Initial Teacher Education and the Emotional Geography of Languages: A conceptual intervention
DOI:
https://doi.org/10.21153/tesol2025vol33no2art2096Keywords:
Teacher education, emotional geography of languages, multilingualism, critical multilingual language awareness, diversityAbstract
The article addresses a key challenge faced by Initial Teacher Education (ITE) programs: how to reconcile the growing multilingual reality of society with the limited adoption of multilingualism in educational practice. It begins by providing an overview of ITE and some of its challenges.
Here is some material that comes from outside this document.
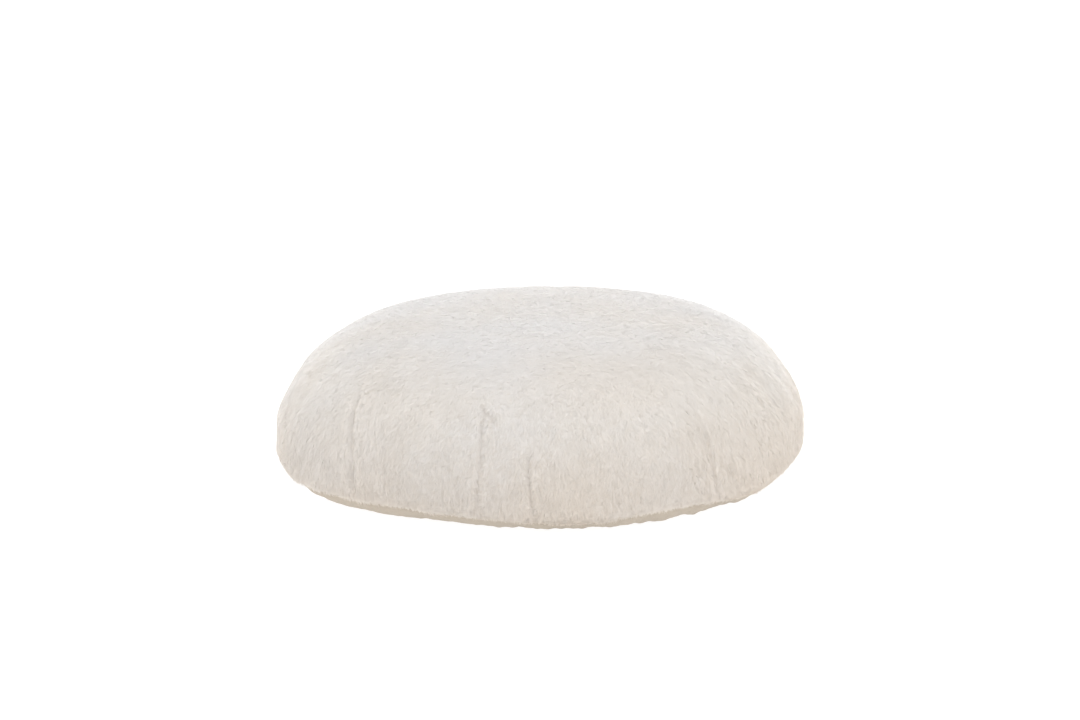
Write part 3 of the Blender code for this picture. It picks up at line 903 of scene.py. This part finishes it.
def grow_pile(name, start, end, top, bottom, seed):
    """Clumps of strands over a part of the cover. Returns the pile as a mesh."""
    rng = np.random.default_rng(seed)
    angle, length = plant_clumps(rng, start, end, top, bottom)
    points, normals = SKIN.point(angle, length), SKIN.normal(angle, length)
    downhill = SKIN.downhill(angle, length)
    comb = comb_direction(length, points, normals, downhill)

    long = 1.0 + 0.12 * noise_at(points, 60.0, 2.2) + rng.normal(0.0, 0.05, len(angle))
    lean = 1.0 + 0.30 * noise_at(points, 75.0, 4.4) * smooth_step(length, 0.08, 0.23)
    comb, sideways, long, lean, shade = part_clumps(angle, length, normals, downhill, comb, long,
                                                    lean)

    count = len(angle) * STRANDS_PER_CLUMP

    def per_strand(values):
        return np.repeat(values, STRANDS_PER_CLUMP, axis=0)

    # Strands lie close and straight down the wall, and are brushed about on the top
    wall = per_strand(smooth_step(length, 0.10, 0.235))
    front = per_strand(hump(from_front(angle), 0.0, 48.0))
    spot_angle = rng.uniform(0.0, FULL_TURN, count)
    spot_reach = np.sqrt(rng.uniform(0.0, 1.0, count)) * CLUMP_SPACING * (1.15 - 0.43 * wall)
    normal, along, across = per_strand(normals), per_strand(comb), per_strand(sideways)
    x, y = spot_reach * np.cos(spot_angle), spot_reach * np.sin(spot_angle)
    root = per_strand(points) + along * x[:, None] + across * y[:, None] - normal * ROOT_DEPTH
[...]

It then examines the importance of Critical Multilingual Language Awareness (CMLA), which emphasizes multilingualism as essential for equity and inclusion in linguistically diverse contexts. To extend the discussion of CMLA, the idea of Emotional Geography of Languages (EGL) is introduced as a conceptual framework grounded in the affective turn in Applied Linguistics and TESOL, the spatial turn in education, and Indigenous views of land-people relationality. EGL explores how emotions and identities, tied to places and languages, shape human relationships while challenging policies that marginalize mother tongues and heritage languages. The article concludes by demonstrating how EGL can inform teacher candidates’ CMLA, preparing them to contribute to pedagogical and social transformation in linguistically diverse settings.